The record must also be certified as accurate. Certification is typically accomplished in one of three ways: a certification by the clerk of the trial court, a certification by the attorneys through a stipulation pursuant to CPLR 5532, or settlement of the record by the judge of the court below. In practice, most civil records in New York are certified by stipulation of the parties' attorneys, which is why cooperation — or the lack of it — between counsel can significantly affect the timeline of an appeal.

Methods of Perfecting an Appeal in New York

New York law and the Appellate Division's statewide Practice Rules (22 NYCRR Part 1250), together with each department's local rules, recognize several methods for presenting the record to the appellate court. Choosing the right method affects cost, timing, and strategy.

The Full Record Method

Under the full record method, the appellant reproduces the complete record on appeal — every required document and the full transcript — in bound, paginated volumes filed with the court and served on the respondent. This is the most traditional method and is often preferred where the record is manageable in size or where virtually all of the underlying papers bear on the issues raised. It eliminates disputes about what should have been included, but it can be expensive in cases with voluminous motion practice or lengthy trials.

The Appendix Method

CPLR 5528 and the Appellate Division rules permit an appellant to proceed by the appendix method, in which the full original record is transmitted to the court (or subpoenaed from the clerk below), and the parties reproduce only those portions of the record necessary to decide the issues raised on appeal. The appellant files an appendix with its brief containing the relevant excerpts; the respondent may file a supplemental appendix containing additional material it deems necessary.

The appendix method can dramatically reduce reproduction costs in document-heavy cases, but it carries risk. An appendix that omits material necessary for the court to evaluate the appellant's arguments may result in the court declining to review those arguments or, in some instances, dismissing the appeal. Careful judgment about what to include is essential, and erring on the side of completeness is usually the wiser course.

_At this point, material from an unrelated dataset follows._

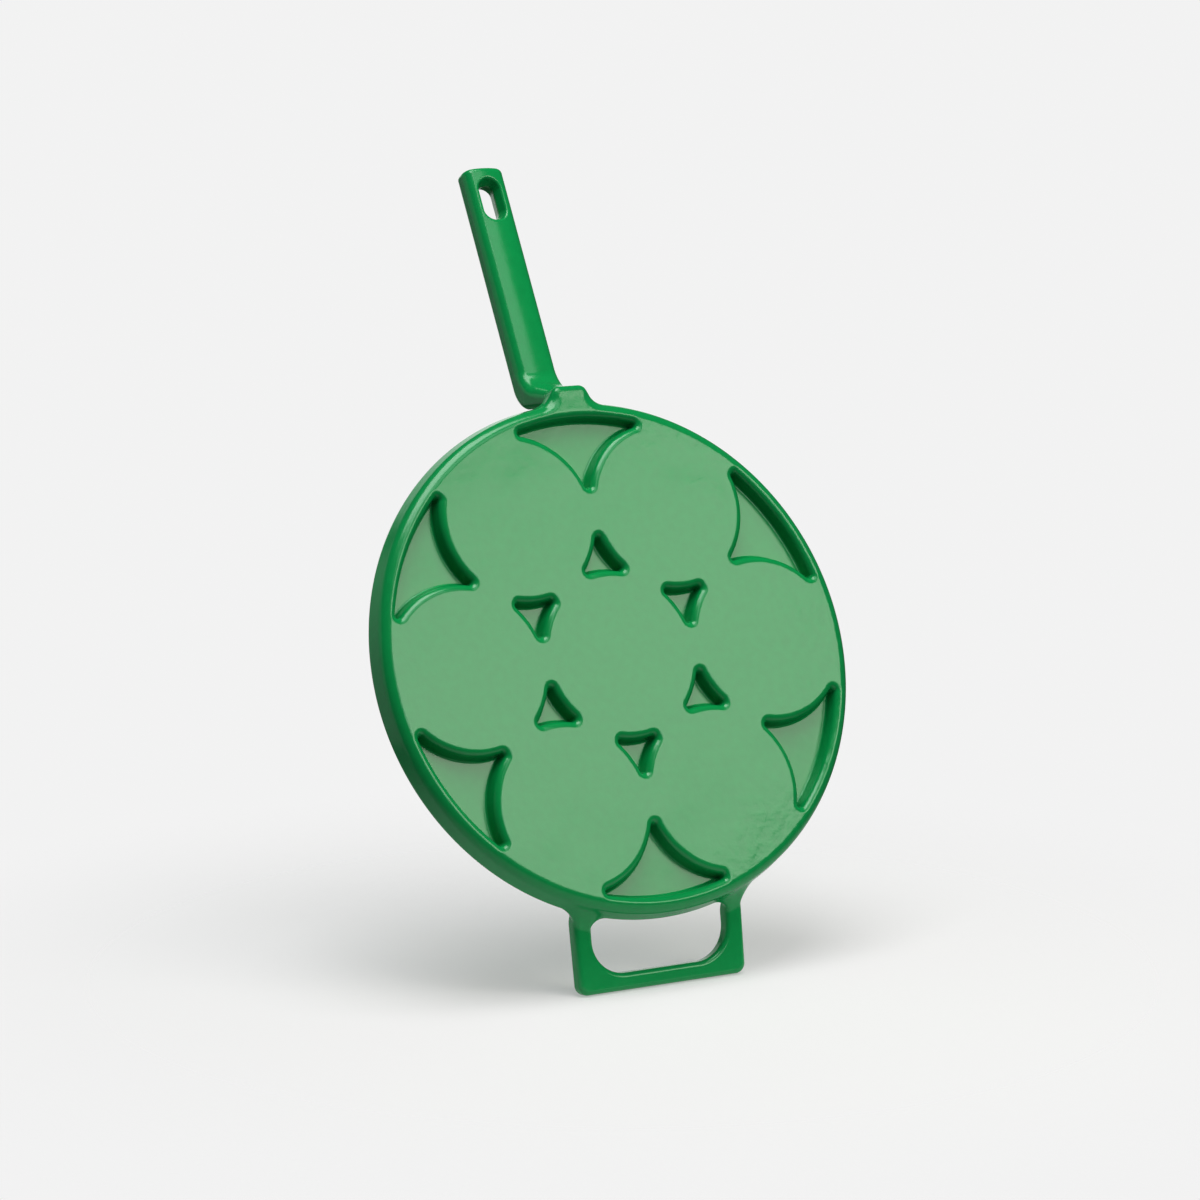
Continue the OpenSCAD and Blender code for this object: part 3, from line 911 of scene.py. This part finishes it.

The Agreed Statement of Facts

CPLR 5527 allows the parties, in lieu of a record, to submit an agreed statement of facts — a jointly prepared statement showing how the questions on appeal arose and how they were decided, together with so much of the facts as is necessary to decide those questions. This method is rarely used because it requires a level of agreement between adversaries that is uncommon, but in appropriate cases — particularly appeals presenting pure questions of law — it can be an efficient and economical alternative.

Proceeding on the Original Record

In certain categories of appeals — including many appeals from Family Court, appeals in criminal matters where permitted, and appeals by parties granted poor person relief under CPLR 1101 — the appellate court may permit the appeal to be heard on the original record rather than a reproduced one. Department-specific rules govern when this method is available, and counsel should confirm eligibility before assuming the original record method may be used.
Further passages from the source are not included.